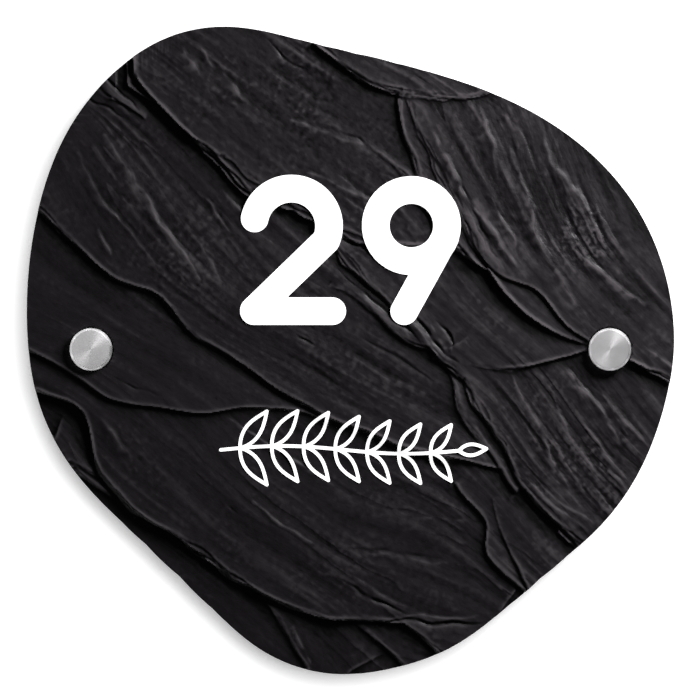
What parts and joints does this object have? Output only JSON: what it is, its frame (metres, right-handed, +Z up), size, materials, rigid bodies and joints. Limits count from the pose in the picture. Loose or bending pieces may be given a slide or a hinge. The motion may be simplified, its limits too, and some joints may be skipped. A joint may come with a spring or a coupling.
{
  "type": "door name plate",
  "caption": "Rounded, irregular door name plate of riven slate, held off the wall by turned steel standoffs with flat caps.",
  "frame": {"origin": "on the wall plane, midway between the axes of the two wall screws", "axes": "+X to the viewer's right, +Z up, +Y into the wall; the plate's front faces -Y"},
  "size_m": [0.1997, 0.0503, 0.1999],
  "materials": {
    "slate": "matte",
    "turned_steel": "satin",
    "soft_washer": "satin",
    "zinc_screw": "satin"
  },
  "bodies": {
    "root": {"slate_plate": "slate", "left_cap": "turned_steel", "right_cap": "turned_steel", "left_barrel": "turned_steel", "right_barrel": "turned_steel", "left_front_washer": "soft_washer", "right_front_washer": "soft_washer", "left_rear_washer": "soft_washer", "right_rear_washer": "soft_washer", "left_wall_screw": "zinc_screw", "right_wall_screw": "zinc_screw"}
  },
  "joints": []
}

________________________

### WHAT TO WORK ON:
Extract from the material all lines containing the string "materials".

### FULL OUTPUT:
What parts and joints does this object have? Output only JSON: what it is, its frame (metres, right-handed, +Z up), size, materials, rigid bodies and joints. Limits count from the pose in the picture. Loose or bending pieces may be given a slide or a hinge. The motion may be simplified, its limits too, and some joints may be skipped. A joint may come with a spring or a coupling.
  "materials": {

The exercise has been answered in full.